Солнце в крови. Том второй | страница 108
— Почему ты сделал меня козлом отпущения? Почему ты дал убийственные для меня показания комиссии Аграната?
— Смотри, — отвечает Даян без тени смущения, — ты неправильно сосредоточил силы в канун войны. К тому же, эта история с Суэцем…
— Но ведь ты знаешь, что не я дислоцировал силы и не я отдал злополучный приказ о штурме Суэца.
— Да, но ты командовал фронтом…
«Этот человек отдал меня на заклание, — говорил потом Городиш. — У меня на поясе висела кобура с пистолетом. Я мог всадить ему пулю в лоб. И тогда, и потом, когда меня с неприличной поспешностью выгнали из армии. Сколько раз мое воображение рисовало эту картину: я вхожу в его кабинет, смотрю ему прямо в глаз и, не говоря ни слова, дважды стреляю в упор. За себя и за Дадо.
Я не сделал этого лишь потому, что Даян олицетворял гражданскую власть, и я, солдат, не мог поднять на него руку, не мог создать опасного прецедента…»
Городиш мечется. Он хочет затеять грандиозную кампанию протеста против комиссии Аграната и Даяна. Хочет издавать свою газету, чтобы влиять на общественное мнение. Для этого нужны деньги — и немалые.
Он становится бизнесменом. Вступает в сделку с дельцами израильской алмазной биржи и отправляется в джунгли Центрально-африканской республики добывать алмазы.
Последние годы его жизни похожи на медленную агонию. Его подвиги забыты, друзья умерли или предали. Его сердце оледенело. Он никому не нужен — отверженный призрак, затерявшийся в джунглях дикой страны.
А он, как Сизиф, все продолжает катить на гору свой камень…

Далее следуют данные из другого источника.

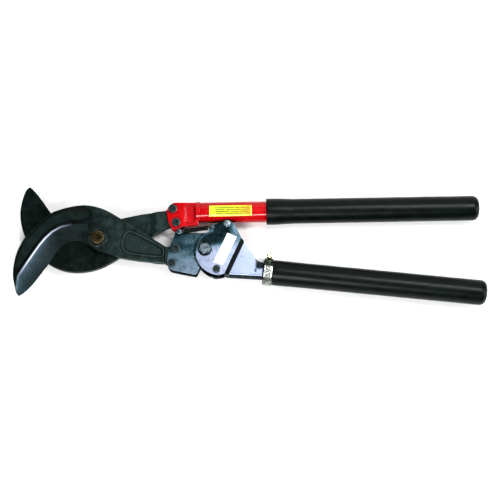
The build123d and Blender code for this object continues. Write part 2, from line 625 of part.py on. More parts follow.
# Blank label on the front head plate.
with BuildPart() as plate_label:
    with BuildSketch(Plane.XY.offset(head_hi)):
        Polygon((196.8, 7.3), (211.0, 1.1), (190.3, -43.1), (175.9, -38.4), align=None)
    extrude(amount=0.25)
plate_label.part.label = "plate_label"
export_step(plate_label.part, "parts/plate_label.step")

# Pivot bolt of the head, its lock washer and its jam nut.
with BuildPart() as pivot_bolt:
    with BuildSketch(Plane.XY.offset(head_lo - 5.9)):
        with Locations(pivot):
            Circle(pivot_r)
    extrude(amount=34.4 - (head_lo - 5.9))
    with BuildSketch(Plane.XY.offset(34.4)):
        with Locations(pivot):
            RegularPolygon(9.8, 6, rotation=12)
    extrude(amount=5.2)
    chamfer(pivot_bolt.edges().group_by(Axis.Z)[-1], 0.8)
pivot_bolt.part.label = "pivot_bolt"
export_step(pivot_bolt.part, "parts/pivot_bolt.step")

with BuildPart() as pivot_lock_washer:
    with BuildSketch(Plane.XY.offset(head_hi)):
        with Locations(pivot):
            Circle(10.3)
        with Locations((156.9, -9.8)):
            Circle(3.2)
        with Locations(pivot):
            Circle(pivot_r, mode=Mode.SUBTRACT)
    extrude(amount=1.1)
pivot_lock_washer.part.label = "pivot_lock_washer"
export_step(pivot_lock_washer.part, "parts/pivot_lock_washer.step")

with BuildPart() as pivot_nut:
    with BuildSketch(Plane.XY.offset(head_lo - 5.9)):
        with Locations(pivot):
            RegularPolygon(12.2, 6)
            Circle(pivot_r, mode=Mode.SUBTRACT)
    extrude(amount=5.9)
pivot_nut.part.label = "pivot_nut"
export_step(pivot_nut.part, "parts/pivot_nut.step")

# Stop pin: rests against the red tube when the handles are closed.
with BuildPart() as stop_pin:
    with BuildSketch(Plane.XY.offset(head_lo - 2.2)):
        with Locations(stop_at):
            Circle(5.0)
    extrude(amount=2.2)
    with BuildSketch(Plane.XY.offset(head_lo)):
        with Locations(stop_at):
            Circle(bolt_r)
    extrude(amount=head_hi - head_lo)
    with BuildSketch(Plane.XY.offset(head_hi)):
        with Locations(stop_at):
            Circle(5.2)
    extrude(amount=1.0)
    with BuildSketch(Plane.XY.offset(head_hi + 1.0)):
        with Locations(stop_at):
            Circle(3.9)
    extrude(amount=2.0)
    fillet(stop_pin.edges().group_by(Axis.Z)[-1], 1.2)
stop_pin.part.label = "stop_pin"
export_step(stop_pin.part, "parts/stop_pin.step")

# ================================================================= pawl
with BuildPart() as pawl_bolt:
    with BuildSketch(Plane.XY.offset(head_lo - 5.2)):
        with Locations(pawl_pin):
            Circle(bolt_r)
    extrude(amount=head_hi - head_lo + 5.2)
    with BuildSketch(Plane.XY.offset(head_hi)):
        with Locations(pawl_pin):
            Circle(5.6)
    extrude(amount=3.4)
    fillet(pawl_bolt.edges().group_by(Axis.Z)[-1], 0.7)
    with BuildSketch(Plane.XY.offset(head_hi + 3.4)):
        with Locations(pawl_pin):
            RegularPolygon(3.0, 6)
    extrude(amount=-2.2, mode=Mode.SUBTRACT)
pawl_bolt.part.label = "pawl_bolt"
export_step(pawl_bolt.part, "parts/pawl_bolt.step")

with BuildPart() as pawl_nut:
    with BuildSketch(Plane.XY.offset(head_lo - 5.2)):
        with Locations(pawl_pin):
            RegularPolygon(7.0, 6)
            Circle(bolt_r, mode=Mode.SUBTRACT)
    extrude(amount=5.2)
pawl_nut.part.label = "pawl_nut"
export_step(pawl_nut.part, "parts/pawl_nut.step")

with BuildPart() as pawl_spacers:
    for z0, z1 in ((head_lo + head_t, 15.8), (24.2, head_hi - head_t)):
        with BuildSketch(Plane.XY.offset(z0)):
            with Locations(pawl_pin):
                Circle(5.0)
                Circle(bolt_r, mode=Mode.SUBTRACT)
        extrude(amount=z1 - z0)
pawl_spacers.part.label = "pawl_spacers"
export_step(pawl_spacers.part, "parts/pawl_spacers.step")

with BuildPart() as pawl_spring:
    with BuildSketch(Plane.XY.offset(24.5)):
        with Locations(pawl_pin):
            Circle(6.4)
            Circle(5.2, mode=Mode.SUBTRACT)
    extrude(amount=4.3)
pawl_spring.part.label = "pawl_spring"
export_step(pawl_spring.part, "parts/pawl_spring.step")

# The pawl stands on its bolt, its nose beside the teeth, its release tab out of the
# bottom of the head. Its points are given seated, then turned back by the lift.
seat = [pol(20.9, face0 - 0.6), pol(25.6, face0 - 0.4), (30.0, -9.0), (28.4, -20.0), (24.3, -28.6),
        (24.2, -33.0), (22.6, -39.4), (19.0, -42.4), (14.6, -42.4), (11.4, -39.6), (11.3, -33.0),
        (12.0, -28.2), (15.0, -25.2), (19.1, -19.2), (21.65, -12.5), pol(23.7, face0 - 8.6)]
nose = [turn((p[0] + pivot[0], p[1] + pivot[1]), pawl_pin, -lift) for p in seat]
with BuildPart() as ratchet_pawl:
    with BuildSketch(Plane.XY.offset(16.0)):
        Polygon(*nose, align=None)
        with Locations(pawl_pin):
            Circle(6.5)
            Circle(bolt_r + 0.05, mode=Mode.SUBTRACT)
    extrude(amount=8.0)
ratchet_pawl.part.label = "ratchet_pawl"
export_step(ratchet_pawl.part, "parts/ratchet_pawl.step")

# ================================================================= lower handle
with BuildPart() as lower_tube:
    with BuildSketch(axis_plane(lo_pt, lo_dir, lo_off)):
        Circle(low_tube_r)
        Circle(low_tube_bore, mode=Mode.SUBTRACT)
    extrude(amount=318.0)
lower_tube.part.label = "lower_tube"
export_step(lower_tube.part, "parts/lower_tube.step")

lo_end = 339.0
with BuildPart() as lower_grip:
    with BuildSketch(Plane(origin=(mouth[0], mouth[1], z_mid),
                           x_dir=(cos(radians(lo_dir)), sin(radians(lo_dir)), 0),
                           z_dir=(sin(radians(lo_dir)), -cos(radians(lo_dir)), 0))):
        with BuildLine():
            Polyline((0.3, low_tube_r), (0.3, 18.6), (15.2, 18.6), (16.4, 19.2), (60.0, grip_r),
                     (lo_end - 9.0, grip_r))
            ThreePointArc((lo_end - 9.0, grip_r), (lo_end - 2.4, grip_r - 3.2), (lo_end, grip_r - 9.5))
            Polyline((lo_end, grip_r - 9.5), (lo_end, 0), (318.0, 0), (318.0, low_tube_r), (0.3, low_tube_r))
        make_face()
    revolve(axis=Axis((mouth[0], mouth[1], z_mid), (cos(radians(lo_dir)), sin(radians(lo_dir)), 0)))
lower_grip.part.label = "lower_grip"
export_step(lower_grip.part, "parts/lower_grip.step")

# Worm-drive clamp round the front of the grip.
band_0, band_w = 1.4, 13.0
with BuildPart() as clamp_band:
    with BuildSketch(axis_plane(lo_pt, lo_dir, lo_off + band_0)):
        Circle(lip_r)
        Circle(18.6, mode=Mode.SUBTRACT)
    extrude(amount=band_w)
clamp_band.part.label = "clamp_band"
export_step(clamp_band.part, "parts/clamp_band.step")

screw_c = along(lo_pt, lo_dir, lo_off + band_0 + band_w / 2 + 0.4, 24.0)
with BuildPart() as clamp_housing:
    with BuildSketch(axis_plane(lo_pt, lo_dir, lo_off + band_0)):
        with Locations((23.6, 0)):
            RectangleRounded(9.4, 14.0, 1.5)
        Circle(lip_r, mode=Mode.SUBTRACT)
    extrude(amount=band_w)
    with BuildSketch(Plane.XY):
        with Locations(screw_c):
            Circle(3.0)
    extrude(amount=60, mode=Mode.SUBTRACT)
clamp_housing.part.label = "clamp_housing"
export_step(clamp_housing.part, "parts/clamp_housing.step")

with BuildPart() as clamp_screw:
    with BuildSketch(Plane.XY.offset(14.0)):
        with Locations(screw_c):
            Circle(3.0)
    extrude(amount=13.0)
    with BuildSketch(Plane.XY.offset(27.0)):
        with Locations(screw_c):
            Circle(4.6)
    extrude(amount=5.0)
    fillet(clamp_screw.edges().group_by(Axis.Z)[-1], 1.6)
    with BuildSketch(Plane.XY.offset(32.0)):
        with Locations(Location((screw_c[0], screw_c[1], 0), (0, 0, 25))):
            Rectangle(12, 1.3)
    extrude(amount=-1.8, mode=Mode.SUBTRACT)
clamp_screw.part.label = "clamp_screw"
export_step(clamp_screw.part, "parts/clamp_screw.step")
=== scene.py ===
import json, math, random
import bpy, bmesh
import numpy as np
from mathutils import Vector, Matrix


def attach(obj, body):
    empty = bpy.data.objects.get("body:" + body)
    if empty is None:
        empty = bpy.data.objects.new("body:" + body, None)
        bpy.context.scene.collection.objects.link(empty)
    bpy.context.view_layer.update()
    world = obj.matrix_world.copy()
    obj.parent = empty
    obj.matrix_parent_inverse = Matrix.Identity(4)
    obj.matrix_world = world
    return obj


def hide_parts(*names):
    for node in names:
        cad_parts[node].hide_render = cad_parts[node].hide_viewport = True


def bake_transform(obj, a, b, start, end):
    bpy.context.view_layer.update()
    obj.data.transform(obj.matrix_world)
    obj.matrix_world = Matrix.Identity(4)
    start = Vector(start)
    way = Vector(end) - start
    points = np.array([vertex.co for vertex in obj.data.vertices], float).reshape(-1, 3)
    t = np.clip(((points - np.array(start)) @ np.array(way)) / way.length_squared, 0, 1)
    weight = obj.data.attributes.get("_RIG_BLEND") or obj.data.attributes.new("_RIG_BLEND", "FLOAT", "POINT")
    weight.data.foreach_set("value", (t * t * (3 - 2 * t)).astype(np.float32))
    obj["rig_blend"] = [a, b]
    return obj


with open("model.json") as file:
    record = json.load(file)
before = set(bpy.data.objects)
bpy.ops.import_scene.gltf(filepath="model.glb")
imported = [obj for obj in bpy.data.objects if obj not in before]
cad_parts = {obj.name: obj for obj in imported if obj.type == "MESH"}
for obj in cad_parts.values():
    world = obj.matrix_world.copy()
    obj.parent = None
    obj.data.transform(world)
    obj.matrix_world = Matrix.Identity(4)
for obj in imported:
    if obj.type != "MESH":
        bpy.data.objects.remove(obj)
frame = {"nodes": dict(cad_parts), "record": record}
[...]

Днем Городиш исступленно работает, выискивая в желтой вязкой почве искорки будущего благополучия. А по ночам мечтает о том, как вернется в Израиль, раздавит врагов и отдохнет, наконец, под сенью не омраченной больше славы. В глубине души он знает, что это иллюзия, но лишь она привязывает его к жизни.
Бизнесмен он никудышный. Компаньоны обманывают его, грабят, оставляют без гроша, обремененного огромными долгами. Он тяжело переносит тропический климат. Болеет лихорадкой, слепнет с наступлением сумерек. Он обрюзг, растолстел, опустился. Он пробует пить, но именно ему водка не дарит забвения.
Его будущее отныне только в прошлом. Каждый день он перечитывает свои военные дневники. Каждый день воображает, что вновь ведет в бой войска и отдает приказы. Даян давно умер, а он относится к нему как к живому, и ненависть бьет из него, как кровь из перерезанной артерии.
— Шмуэль, тебе не кажется, что ты сходишь с ума? — спросил Городиша добравшийся до него израильский журналист.